- Aim -
Write out, word for word, only the data from its first line to the line containing "WALL_ROWS = 18".

- Recorded data -
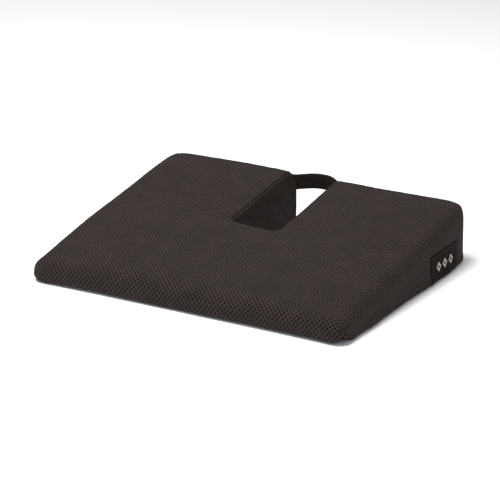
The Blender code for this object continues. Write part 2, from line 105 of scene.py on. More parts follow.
# Fineness of the sewn shell: next to seams, and away from them.
NEAR_STEP = 1.3 * MM
FAR_STEP = 5.5 * MM
WALL_ROWS = 18

# Swelling, seams and settling. Seam depths go by the numbers of the two panels that a seam joins.
BLOW_FRAMES = 20
BLOW_PRESSURE = 4
BLOW_CAP = 7 * MM
SEAM_HOLD = 0.5
SEAM_DEPTHS = {(0, 2): 1.5 * MM, (0, 1): 0.45 * MM, (0, 3): 0.45 * MM}
OTHER_SEAM_DEPTH = 0.8 * MM
SEAM_REACH = 1.7 * MM
FOAM_INSET = 3.4 * MM
LEFT_FULLNESS = 3.5 * MM
LEFT_DROOP = 2.5 * MM
FRONT_DROOP = 6 * MM
CORNER_DROOP = 9 * MM
LIP_FORWARD = 1.6 * MM
LOBE_BULGE = 5 * MM
SKIRT_SPREAD = 3 * MM
SEAM_WAVES = 1.8 * MM
UNEVENNESS = 1.1 * MM
ZIP_REACH = 200 * MM

# The net of the mesh, and how much of its coarse holes shows on the top behind the nose, where a finer knit
# mixes in; on the nose they show in full, as more painted shade.
MESH_PITCH_ACROSS = 6.2 * MM
MESH_PITCH_ALONG = 5.8 * MM
NOSE_CLOTH = 52 * MM
FLAT_TOP_COARSE_SHARE = 0.95

# Thickness of the cover's cloth, in a panel and at its seams, the grip dots, and the two foams.
CLOTH_THICKNESS = 2.4 * MM
SEAM_THICKNESS = 1.3 * MM
DOT_PITCH = 6 * MM
TOPPER_THICKNESS = 20 * MM
FOAM_OFF_FLOOR = 2.8 * MM
FOAM_OFF_ZIP = 6.5 * MM

# Handle, label and zip. The label sits a little further forward than its plain solid and is
# shorter, and a tooth's outline is (toward the other row, along the row), in millimetres.
WEBBING_THICKNESS = 1.8 * MM
STITCH_LENGTH = 3.1 * MM
THREAD_RADIUS = 0.33 * MM
LABEL_FORWARD = 5 * MM
LABEL_SHORTER = 12 * MM
LOZENGE_PITCH = 18 * MM
TAPE_THICKNESS = 0.6 * MM
TAPE_BEHIND_COIL = 1.6 * MM
TOOTH_PITCH = 1.5 * MM
TOOTH_OUTLINE = ((-1.05, -0.30), (0.75, -0.34), (1.15, -0.52), (1.15, 0.52), (0.75, 0.34), (-1.05, 0.30))
UP = Vector((0, 0, 1))
SIDES = (-1, "left"), (1, "right")


# ---------------------------------------------------------------- small tools

def linear(hex_colour):
    """An sRGB hex colour such as 3a3432 as linear RGBA."""
    out = []
    for k in (0, 2, 4):
        v = int(hex_colour[k:k + 2], 16) / 255
        out.append(v / 12.92 if v <= 0.04045 else ((v + 0.055) / 1.055) ** 2.4)
    return (*out, 1)


def add_node(tree, kind, settings=None, **links):
    """Add a shader node. settings are its properties, links its inputs by name or number: a value,
    a socket, or a node, which stands for its first output."""
    made = tree.nodes.new("ShaderNode" + kind)
    for key, value in (settings or {}).items():
        setattr(made, key, value)
    for key, value in links.items():
        name = key.replace("_", " ") if not key[1:].isdigit() else int(key[1:])
        socket = made.inputs[name]
        if isinstance(value, bpy.types.Node):
            value = value.outputs[0]
        if isinstance(value, bpy.types.NodeSocket):
            tree.links.new(value, socket)
        else:
            socket.default_value = value
    return made


def new_object(name, points, faces, uvs=None):
    """A mesh object; uvs are cloth coordinates, in metres, for each corner of each face."""
    mesh = bpy.data.meshes.new(name)
    mesh.from_pydata([tuple(p) for p in points], [], faces)
    if uvs is not None:
        layer = mesh.uv_layers.new(name="cloth")
        layer.data.foreach_set("uv", np.asarray(uvs, np.float32).ravel())
    mesh.validate()
    mesh.update()
    made = bpy.data.objects.new(name, mesh)
    bpy.context.scene.collection.objects.link(made)
    return made


def read(items, key, kind=np.int32, width=1):
    """A value, or a row of values, of each vertex, edge, face or corner of a mesh."""
    out = np.empty(len(items) * width, kind)
    items.foreach_get(key, out)
    return out.reshape(-1, width) if width > 1 else out


def coordinates(mesh):
    """A mesh's points as an array with a row for each."""
    return read(mesh.vertices, "co", np.float32, 3).astype(float)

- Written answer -
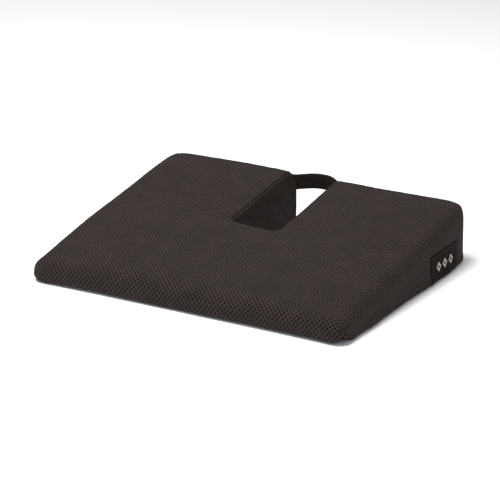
The Blender code for this object continues. Write part 2, from line 105 of scene.py on. More parts follow.
# Fineness of the sewn shell: next to seams, and away from them.
NEAR_STEP = 1.3 * MM
FAR_STEP = 5.5 * MM
WALL_ROWS = 18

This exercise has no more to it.